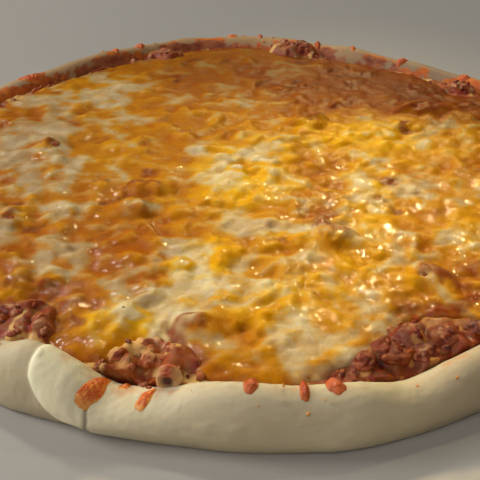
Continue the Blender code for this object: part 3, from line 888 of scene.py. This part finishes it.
def sheet_faces(count):
    """Quads of a square grid, its skirt down to a second edge, and a fan underneath."""
    index = np.arange(count * count).reshape(count, count)
    top = np.stack([index[:-1, :-1], index[:-1, 1:], index[1:, 1:], index[1:, :-1]], -1).reshape(-1, 4)
    rim = np.concatenate([index[0, :-1], index[:-1, -1], index[-1, :0:-1], index[:0:-1, 0]])
    low_rim = count * count + np.arange(len(rim))
    skirt = np.stack([low_rim, np.roll(low_rim, -1), np.roll(rim, -1), rim], -1)
    fan = np.stack([np.roll(low_rim, -1), low_rim, np.full(len(rim), low_rim[-1] + 1)], -1)
    return [top, skirt, fan], rim


grid_azimuth, grid_share = disc_grid(CHEESE_GRID)
grid_azimuth = (grid_azimuth + 180) % 360 - 180
sheet = polar(grid_azimuth, cheese_reach(grid_azimuth) * grid_share, 0.0)
sheet[..., 2] = from_map(cheese_top, sheet)
faces, rim = sheet_faces(CHEESE_GRID)
inwards = np.clip((1 - grid_share) * CHEESE_GRID / 2, 0, 2) / 2
sheet[..., 2] -= EDGE_DROP * (1 - inwards) ** 2
tucked = sheet.reshape(-1, 3)[rim] * (TUCK_SHARE, TUCK_SHARE, 1) - (0, 0, TUCK_DEPTH)
cheese_points = np.concatenate([sheet.reshape(-1, 3), tucked, [[0, 0, SAUCE_MIDDLE]]])
print("the edge of the sheet has", len(rim), "points")

# %% [markdown]
# ### The colours of the cheese
#
# The paint is soft: the two cheeses bled into each other over a few millimetres, drawn out into streaks
# where the sheet slid. Meat shows through as a tint wherever the sheet is thin: on bare spots, on the
# tops of mounds, in the hollows between them and along the edge. The tops of the beads are painted cream,
# partly the beads' own cheese and partly painted light, and the bright share is raised on the tops of the
# relief and lowered in its hollows, as painted light and shade.

# %% Cheese paint
kinds = np.where(beads > 0.3, cream + (bead_kind - cream) * bead_zone, cream)
drawn = (0.6 * streaks(9, 1.6, 2, 44) + 0.4 * streaks(4, 0.9, 6, 45)) * smooth(map_x, 50, 15)
drawn += (0.6 * streaks(9, 1.6, 58, 48) + 0.4 * streaks(4, 0.9, 50, 49)) * smooth(map_x, 15, 50)
melting = 0.5 * blur(kinds, 0.9) + 0.5 * blur(kinds, 3.0) + 0.1 * drawn + 0.05 * clouds(0.9, 50)
# Cream on the bead tops and less cream low on them: partly the beads' own cheese, partly painted light on
# their tops.
bead_tops = smooth(blur(beads, 0.7), 1.3, 3.2) * bead_zone * smooth(clouds(6.0, 61), -0.6, 0.9)
melting -= 0.16 * bead_zone * smooth(blur(beads, 0.7), 2.6, 1.4) * zone(10, 5, 70, 45)
cream_seen = np.clip(np.maximum(melting, bead_tops), 0, 1)
showing = smooth(bare, 0.3, 0.9) * smooth(clouds(1.8, 41) + 0.5 * clouds(0.8, 42), -1.3, 0.9)
on_tops = 0.25 * smooth(blur(mounds, 1.0), 1.2, 2.6) * smooth(clouds(4.0, 46), 0.0, 1.4)
hollows = 0.12 * smooth(relief - blur(relief, 5.0), -0.1, -0.9)
edge_clouds = clouds(2.5, 43) + 0.5 * clouds(1.0, 52)
thin_edge = 0.65 * smooth(map_share, 0.93, 1.0) * smooth(edge_clouds, -0.6, 0.9)
back_right = 0.6 * zone(84, 88, 50, 42) * smooth(clouds(3.5, 51), -1.7, 0.5)
on_lumps = 0.75 * near_lump * smooth(clouds(1.6, 67), -1.0, 0.9)
meat_seen = blur(np.maximum(showing, on_tops), 0.6) + thin_edge + on_lumps + hollows + back_right
# Painted light and shade: the bright share rises on the tops of the relief and falls in its hollows.
risen = blur(relief, 0.7) - blur(relief, 4.0)
oiled = wet * smooth(clouds(2.5, 47), -0.6, 0.9) * (1 - 0.5 * cream_seen)
paint_map = [cream_seen, np.clip(meat_seen, 0, 1), np.clip(blur(bright, 2) + 0.25 * risen, 0, 1), oiled]
cheese_paint = np.stack([from_map(field, cheese_points) for field in paint_map], -1)
print("cream shows on", round(float(cream_seen[map_share < 1].mean() * 100)), "percent of the sheet")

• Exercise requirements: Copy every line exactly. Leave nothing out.

• Exercise response:
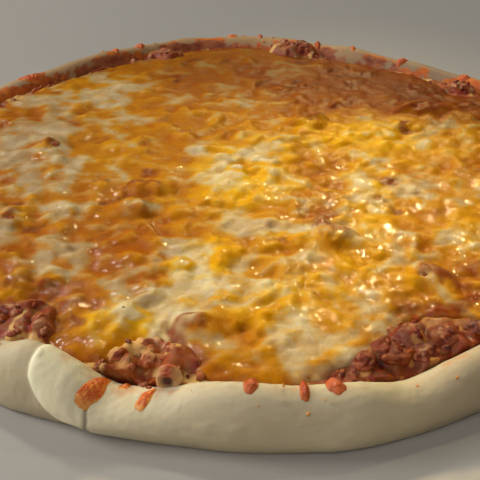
Continue the Blender code for this object: part 3, from line 888 of scene.py. This part finishes it.
def sheet_faces(count):
    """Quads of a square grid, its skirt down to a second edge, and a fan underneath."""
    index = np.arange(count * count).reshape(count, count)
    top = np.stack([index[:-1, :-1], index[:-1, 1:], index[1:, 1:], index[1:, :-1]], -1).reshape(-1, 4)
    rim = np.concatenate([index[0, :-1], index[:-1, -1], index[-1, :0:-1], index[:0:-1, 0]])
    low_rim = count * count + np.arange(len(rim))
    skirt = np.stack([low_rim, np.roll(low_rim, -1), np.roll(rim, -1), rim], -1)
    fan = np.stack([np.roll(low_rim, -1), low_rim, np.full(len(rim), low_rim[-1] + 1)], -1)
    return [top, skirt, fan], rim


grid_azimuth, grid_share = disc_grid(CHEESE_GRID)
grid_azimuth = (grid_azimuth + 180) % 360 - 180
sheet = polar(grid_azimuth, cheese_reach(grid_azimuth) * grid_share, 0.0)
sheet[..., 2] = from_map(cheese_top, sheet)
faces, rim = sheet_faces(CHEESE_GRID)
inwards = np.clip((1 - grid_share) * CHEESE_GRID / 2, 0, 2) / 2
sheet[..., 2] -= EDGE_DROP * (1 - inwards) ** 2
tucked = sheet.reshape(-1, 3)[rim] * (TUCK_SHARE, TUCK_SHARE, 1) - (0, 0, TUCK_DEPTH)
cheese_points = np.concatenate([sheet.reshape(-1, 3), tucked, [[0, 0, SAUCE_MIDDLE]]])
print("the edge of the sheet has", len(rim), "points")

# %% [markdown]
# ### The colours of the cheese
#
# The paint is soft: the two cheeses bled into each other over a few millimetres, drawn out into streaks
# where the sheet slid. Meat shows through as a tint wherever the sheet is thin: on bare spots, on the
# tops of mounds, in the hollows between them and along the edge. The tops of the beads are painted cream,
# partly the beads' own cheese and partly painted light, and the bright share is raised on the tops of the
# relief and lowered in its hollows, as painted light and shade.

# %% Cheese paint
kinds = np.where(beads > 0.3, cream + (bead_kind - cream) * bead_zone, cream)
drawn = (0.6 * streaks(9, 1.6, 2, 44) + 0.4 * streaks(4, 0.9, 6, 45)) * smooth(map_x, 50, 15)
drawn += (0.6 * streaks(9, 1.6, 58, 48) + 0.4 * streaks(4, 0.9, 50, 49)) * smooth(map_x, 15, 50)
melting = 0.5 * blur(kinds, 0.9) + 0.5 * blur(kinds, 3.0) + 0.1 * drawn + 0.05 * clouds(0.9, 50)
# Cream on the bead tops and less cream low on them: partly the beads' own cheese, partly painted light on
# their tops.
bead_tops = smooth(blur(beads, 0.7), 1.3, 3.2) * bead_zone * smooth(clouds(6.0, 61), -0.6, 0.9)
melting -= 0.16 * bead_zone * smooth(blur(beads, 0.7), 2.6, 1.4) * zone(10, 5, 70, 45)
cream_seen = np.clip(np.maximum(melting, bead_tops), 0, 1)
showing = smooth(bare, 0.3, 0.9) * smooth(clouds(1.8, 41) + 0.5 * clouds(0.8, 42), -1.3, 0.9)
on_tops = 0.25 * smooth(blur(mounds, 1.0), 1.2, 2.6) * smooth(clouds(4.0, 46), 0.0, 1.4)
hollows = 0.12 * smooth(relief - blur(relief, 5.0), -0.1, -0.9)
edge_clouds = clouds(2.5, 43) + 0.5 * clouds(1.0, 52)
thin_edge = 0.65 * smooth(map_share, 0.93, 1.0) * smooth(edge_clouds, -0.6, 0.9)
back_right = 0.6 * zone(84, 88, 50, 42) * smooth(clouds(3.5, 51), -1.7, 0.5)
on_lumps = 0.75 * near_lump * smooth(clouds(1.6, 67), -1.0, 0.9)
meat_seen = blur(np.maximum(showing, on_tops), 0.6) + thin_edge + on_lumps + hollows + back_right
# Painted light and shade: the bright share rises on the tops of the relief and falls in its hollows.
risen = blur(relief, 0.7) - blur(relief, 4.0)
oiled = wet * smooth(clouds(2.5, 47), -0.6, 0.9) * (1 - 0.5 * cream_seen)
paint_map = [cream_seen, np.clip(meat_seen, 0, 1), np.clip(blur(bright, 2) + 0.25 * risen, 0, 1), oiled]
cheese_paint = np.stack([from_map(field, cheese_points) for field in paint_map], -1)
print("cream shows on", round(float(cream_seen[map_share < 1].mean() * 100)), "percent of the sheet")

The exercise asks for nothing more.